-- start Data extract --

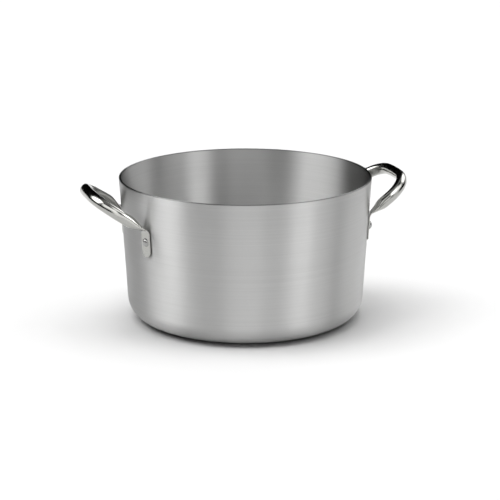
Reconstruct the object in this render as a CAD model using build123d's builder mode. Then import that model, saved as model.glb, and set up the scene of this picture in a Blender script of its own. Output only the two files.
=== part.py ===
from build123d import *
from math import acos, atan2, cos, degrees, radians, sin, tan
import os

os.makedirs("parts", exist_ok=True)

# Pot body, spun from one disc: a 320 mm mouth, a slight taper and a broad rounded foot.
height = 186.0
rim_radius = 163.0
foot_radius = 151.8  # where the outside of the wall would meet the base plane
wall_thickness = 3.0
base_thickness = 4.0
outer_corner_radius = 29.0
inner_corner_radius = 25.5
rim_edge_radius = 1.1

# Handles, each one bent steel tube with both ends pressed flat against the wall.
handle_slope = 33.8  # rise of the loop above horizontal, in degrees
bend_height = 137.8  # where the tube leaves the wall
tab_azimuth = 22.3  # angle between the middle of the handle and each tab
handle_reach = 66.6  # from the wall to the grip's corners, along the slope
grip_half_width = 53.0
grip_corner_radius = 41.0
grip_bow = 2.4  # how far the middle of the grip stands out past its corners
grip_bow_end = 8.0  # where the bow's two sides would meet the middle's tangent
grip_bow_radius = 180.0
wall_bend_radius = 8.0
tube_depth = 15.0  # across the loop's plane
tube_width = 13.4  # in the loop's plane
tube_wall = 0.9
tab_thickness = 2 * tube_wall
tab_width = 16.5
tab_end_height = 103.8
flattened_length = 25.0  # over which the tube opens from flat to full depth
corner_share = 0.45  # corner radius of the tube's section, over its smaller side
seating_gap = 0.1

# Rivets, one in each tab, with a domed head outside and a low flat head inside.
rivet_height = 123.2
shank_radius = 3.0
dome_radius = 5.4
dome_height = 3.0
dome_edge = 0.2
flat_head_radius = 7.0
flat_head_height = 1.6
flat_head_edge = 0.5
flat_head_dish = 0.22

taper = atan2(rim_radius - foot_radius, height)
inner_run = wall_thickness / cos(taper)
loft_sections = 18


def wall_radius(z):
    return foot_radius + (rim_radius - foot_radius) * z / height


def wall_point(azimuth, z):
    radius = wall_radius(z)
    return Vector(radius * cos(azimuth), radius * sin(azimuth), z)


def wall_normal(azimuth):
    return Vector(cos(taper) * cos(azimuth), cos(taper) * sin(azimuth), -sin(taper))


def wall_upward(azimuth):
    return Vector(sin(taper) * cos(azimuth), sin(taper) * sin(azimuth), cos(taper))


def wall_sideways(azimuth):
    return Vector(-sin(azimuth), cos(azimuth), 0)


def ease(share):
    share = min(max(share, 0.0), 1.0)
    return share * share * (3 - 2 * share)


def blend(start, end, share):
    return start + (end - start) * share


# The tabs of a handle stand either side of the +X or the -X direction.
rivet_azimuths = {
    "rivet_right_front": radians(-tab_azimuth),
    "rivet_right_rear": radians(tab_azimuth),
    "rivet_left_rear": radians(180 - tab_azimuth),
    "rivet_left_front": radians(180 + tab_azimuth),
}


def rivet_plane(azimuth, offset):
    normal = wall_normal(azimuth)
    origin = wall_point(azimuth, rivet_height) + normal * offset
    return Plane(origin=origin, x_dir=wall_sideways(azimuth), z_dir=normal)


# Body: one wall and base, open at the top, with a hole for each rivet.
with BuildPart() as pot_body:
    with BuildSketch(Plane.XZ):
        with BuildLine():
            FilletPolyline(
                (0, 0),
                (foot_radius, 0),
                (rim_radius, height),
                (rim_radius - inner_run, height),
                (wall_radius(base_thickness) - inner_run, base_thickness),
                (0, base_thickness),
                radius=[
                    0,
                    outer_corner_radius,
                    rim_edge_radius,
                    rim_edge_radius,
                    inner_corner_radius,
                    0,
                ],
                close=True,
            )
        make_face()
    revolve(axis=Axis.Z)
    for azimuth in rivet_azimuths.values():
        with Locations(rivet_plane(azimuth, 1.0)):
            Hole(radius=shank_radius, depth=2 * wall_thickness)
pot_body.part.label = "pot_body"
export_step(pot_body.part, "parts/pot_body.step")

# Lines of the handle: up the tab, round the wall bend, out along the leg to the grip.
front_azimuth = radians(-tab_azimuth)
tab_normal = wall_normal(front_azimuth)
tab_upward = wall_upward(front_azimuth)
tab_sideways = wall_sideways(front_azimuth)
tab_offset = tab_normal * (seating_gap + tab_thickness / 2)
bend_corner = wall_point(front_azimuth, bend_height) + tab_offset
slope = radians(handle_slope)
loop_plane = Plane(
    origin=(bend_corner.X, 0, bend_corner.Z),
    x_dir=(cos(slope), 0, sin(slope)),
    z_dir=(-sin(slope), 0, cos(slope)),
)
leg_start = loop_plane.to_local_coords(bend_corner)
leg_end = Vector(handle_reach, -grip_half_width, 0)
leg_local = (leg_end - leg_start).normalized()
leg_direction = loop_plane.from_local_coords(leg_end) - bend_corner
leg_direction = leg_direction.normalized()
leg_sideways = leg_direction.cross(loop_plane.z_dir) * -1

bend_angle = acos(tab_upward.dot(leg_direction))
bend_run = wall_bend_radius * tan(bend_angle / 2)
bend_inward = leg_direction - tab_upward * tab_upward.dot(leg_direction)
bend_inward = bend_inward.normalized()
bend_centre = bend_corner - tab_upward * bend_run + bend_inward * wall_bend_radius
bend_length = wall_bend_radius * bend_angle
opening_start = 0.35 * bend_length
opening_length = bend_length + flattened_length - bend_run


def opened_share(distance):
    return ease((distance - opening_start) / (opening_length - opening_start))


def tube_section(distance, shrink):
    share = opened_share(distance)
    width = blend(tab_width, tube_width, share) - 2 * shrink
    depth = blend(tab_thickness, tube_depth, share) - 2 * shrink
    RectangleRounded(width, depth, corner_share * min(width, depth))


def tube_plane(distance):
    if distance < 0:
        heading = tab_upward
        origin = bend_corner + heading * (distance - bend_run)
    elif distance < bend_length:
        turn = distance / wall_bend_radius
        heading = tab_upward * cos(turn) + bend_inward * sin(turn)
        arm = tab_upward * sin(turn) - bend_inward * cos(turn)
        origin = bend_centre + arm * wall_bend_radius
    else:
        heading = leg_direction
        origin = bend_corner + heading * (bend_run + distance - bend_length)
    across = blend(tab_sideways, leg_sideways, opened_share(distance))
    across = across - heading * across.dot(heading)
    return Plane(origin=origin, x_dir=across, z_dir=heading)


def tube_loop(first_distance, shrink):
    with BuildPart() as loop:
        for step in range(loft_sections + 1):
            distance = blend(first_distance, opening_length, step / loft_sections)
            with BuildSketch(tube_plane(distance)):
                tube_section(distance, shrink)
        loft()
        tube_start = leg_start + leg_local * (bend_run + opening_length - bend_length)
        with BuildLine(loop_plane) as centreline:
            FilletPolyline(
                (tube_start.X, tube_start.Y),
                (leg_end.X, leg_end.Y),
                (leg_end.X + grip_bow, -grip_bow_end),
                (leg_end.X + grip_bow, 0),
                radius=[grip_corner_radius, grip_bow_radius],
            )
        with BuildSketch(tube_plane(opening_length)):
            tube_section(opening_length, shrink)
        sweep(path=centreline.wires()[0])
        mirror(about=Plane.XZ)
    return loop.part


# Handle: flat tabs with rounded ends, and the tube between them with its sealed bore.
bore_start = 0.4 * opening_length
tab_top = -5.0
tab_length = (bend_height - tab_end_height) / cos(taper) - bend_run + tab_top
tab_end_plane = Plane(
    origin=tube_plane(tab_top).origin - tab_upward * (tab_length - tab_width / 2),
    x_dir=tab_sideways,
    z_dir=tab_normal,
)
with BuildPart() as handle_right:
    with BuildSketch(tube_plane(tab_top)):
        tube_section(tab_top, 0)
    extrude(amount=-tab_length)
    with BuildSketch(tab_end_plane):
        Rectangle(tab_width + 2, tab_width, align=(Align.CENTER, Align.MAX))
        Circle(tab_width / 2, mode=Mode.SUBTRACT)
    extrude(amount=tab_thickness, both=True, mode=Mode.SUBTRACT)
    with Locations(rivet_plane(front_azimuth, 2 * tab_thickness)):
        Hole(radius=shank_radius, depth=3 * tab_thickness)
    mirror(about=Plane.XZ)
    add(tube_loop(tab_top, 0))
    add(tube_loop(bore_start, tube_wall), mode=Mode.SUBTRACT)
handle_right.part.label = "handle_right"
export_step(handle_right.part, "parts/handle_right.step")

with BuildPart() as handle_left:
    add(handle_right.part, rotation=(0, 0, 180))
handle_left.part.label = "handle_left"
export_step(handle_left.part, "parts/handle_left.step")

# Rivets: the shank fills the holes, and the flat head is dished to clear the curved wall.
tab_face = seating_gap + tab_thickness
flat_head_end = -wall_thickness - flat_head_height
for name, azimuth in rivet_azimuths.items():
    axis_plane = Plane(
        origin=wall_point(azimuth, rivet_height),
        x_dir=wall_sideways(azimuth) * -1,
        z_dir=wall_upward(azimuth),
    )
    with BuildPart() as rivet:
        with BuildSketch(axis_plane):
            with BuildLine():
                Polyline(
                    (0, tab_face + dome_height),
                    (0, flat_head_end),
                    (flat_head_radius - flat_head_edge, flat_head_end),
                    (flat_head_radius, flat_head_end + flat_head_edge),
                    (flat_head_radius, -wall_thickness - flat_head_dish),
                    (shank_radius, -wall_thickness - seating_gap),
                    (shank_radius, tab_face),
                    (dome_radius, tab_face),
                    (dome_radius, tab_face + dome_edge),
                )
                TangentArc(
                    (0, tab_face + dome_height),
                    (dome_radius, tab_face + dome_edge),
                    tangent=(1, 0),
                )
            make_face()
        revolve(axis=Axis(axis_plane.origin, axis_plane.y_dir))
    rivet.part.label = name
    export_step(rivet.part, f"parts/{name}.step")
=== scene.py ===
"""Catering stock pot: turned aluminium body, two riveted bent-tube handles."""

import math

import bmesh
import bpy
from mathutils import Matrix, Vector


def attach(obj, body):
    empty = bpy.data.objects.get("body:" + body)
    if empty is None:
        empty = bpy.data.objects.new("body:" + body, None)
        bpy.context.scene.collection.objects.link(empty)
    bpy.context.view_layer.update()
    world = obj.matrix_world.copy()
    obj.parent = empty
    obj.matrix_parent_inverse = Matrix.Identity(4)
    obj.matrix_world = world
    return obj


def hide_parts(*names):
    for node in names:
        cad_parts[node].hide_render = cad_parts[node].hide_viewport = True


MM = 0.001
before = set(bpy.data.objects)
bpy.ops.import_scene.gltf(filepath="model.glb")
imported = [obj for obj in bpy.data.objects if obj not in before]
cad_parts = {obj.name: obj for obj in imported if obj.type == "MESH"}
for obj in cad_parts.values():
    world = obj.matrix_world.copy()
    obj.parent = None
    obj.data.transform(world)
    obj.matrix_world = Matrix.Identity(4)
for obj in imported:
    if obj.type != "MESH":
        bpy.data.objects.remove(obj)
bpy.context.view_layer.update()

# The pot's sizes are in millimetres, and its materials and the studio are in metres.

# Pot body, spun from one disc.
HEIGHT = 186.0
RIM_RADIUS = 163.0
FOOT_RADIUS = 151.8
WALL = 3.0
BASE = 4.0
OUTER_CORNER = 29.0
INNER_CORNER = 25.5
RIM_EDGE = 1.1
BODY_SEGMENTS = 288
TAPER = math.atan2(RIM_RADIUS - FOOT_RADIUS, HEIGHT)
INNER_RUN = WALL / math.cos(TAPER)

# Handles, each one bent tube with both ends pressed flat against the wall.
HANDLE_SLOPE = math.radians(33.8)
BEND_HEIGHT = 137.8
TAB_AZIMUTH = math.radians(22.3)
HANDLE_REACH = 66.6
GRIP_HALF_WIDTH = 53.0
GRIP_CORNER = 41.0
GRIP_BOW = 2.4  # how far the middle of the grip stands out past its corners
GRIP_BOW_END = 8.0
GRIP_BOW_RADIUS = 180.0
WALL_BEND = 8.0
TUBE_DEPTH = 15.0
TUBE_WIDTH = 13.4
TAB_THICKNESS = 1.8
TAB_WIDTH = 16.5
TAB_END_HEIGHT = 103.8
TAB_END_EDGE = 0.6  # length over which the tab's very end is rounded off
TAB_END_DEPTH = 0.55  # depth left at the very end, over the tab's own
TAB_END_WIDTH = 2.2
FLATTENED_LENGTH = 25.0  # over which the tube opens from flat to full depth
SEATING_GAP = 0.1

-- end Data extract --
-- start Data extract --

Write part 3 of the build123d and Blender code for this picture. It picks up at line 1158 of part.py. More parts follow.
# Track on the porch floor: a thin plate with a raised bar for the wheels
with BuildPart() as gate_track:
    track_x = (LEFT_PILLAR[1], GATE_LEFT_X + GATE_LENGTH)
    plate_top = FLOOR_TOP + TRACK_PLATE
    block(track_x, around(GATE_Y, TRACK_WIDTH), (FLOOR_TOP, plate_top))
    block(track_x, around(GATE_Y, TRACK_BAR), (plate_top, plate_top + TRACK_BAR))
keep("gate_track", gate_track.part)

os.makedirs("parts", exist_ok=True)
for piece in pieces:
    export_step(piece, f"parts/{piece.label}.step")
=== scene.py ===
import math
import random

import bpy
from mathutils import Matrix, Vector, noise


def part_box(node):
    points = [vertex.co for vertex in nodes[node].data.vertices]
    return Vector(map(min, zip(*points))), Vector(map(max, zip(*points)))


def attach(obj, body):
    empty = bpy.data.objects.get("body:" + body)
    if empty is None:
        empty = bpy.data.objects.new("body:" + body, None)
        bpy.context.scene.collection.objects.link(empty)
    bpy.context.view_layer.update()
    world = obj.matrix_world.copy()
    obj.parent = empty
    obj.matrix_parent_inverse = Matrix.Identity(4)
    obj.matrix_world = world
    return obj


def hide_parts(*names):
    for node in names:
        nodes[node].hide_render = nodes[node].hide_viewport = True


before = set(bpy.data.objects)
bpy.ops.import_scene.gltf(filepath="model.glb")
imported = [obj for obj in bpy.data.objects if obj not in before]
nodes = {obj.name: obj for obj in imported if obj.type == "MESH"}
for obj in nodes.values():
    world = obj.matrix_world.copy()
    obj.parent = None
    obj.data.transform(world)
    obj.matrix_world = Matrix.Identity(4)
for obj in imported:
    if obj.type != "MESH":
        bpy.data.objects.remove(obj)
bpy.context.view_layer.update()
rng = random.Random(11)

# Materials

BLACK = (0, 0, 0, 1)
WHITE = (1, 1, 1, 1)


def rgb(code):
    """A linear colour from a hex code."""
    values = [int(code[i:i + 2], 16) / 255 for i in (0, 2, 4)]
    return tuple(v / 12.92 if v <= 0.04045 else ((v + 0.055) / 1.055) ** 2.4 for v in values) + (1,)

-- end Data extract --

- Work required -
Filter the entries above down to the lines containing the word "True".

- Solution to this problem -
os.makedirs("parts", exist_ok=True)
                close=True,
    extrude(amount=tab_thickness, both=True, mode=Mode.SUBTRACT)
        cad_parts[node].hide_render = cad_parts[node].hide_viewport = True
os.makedirs("parts", exist_ok=True)
        nodes[node].hide_render = nodes[node].hide_viewport = True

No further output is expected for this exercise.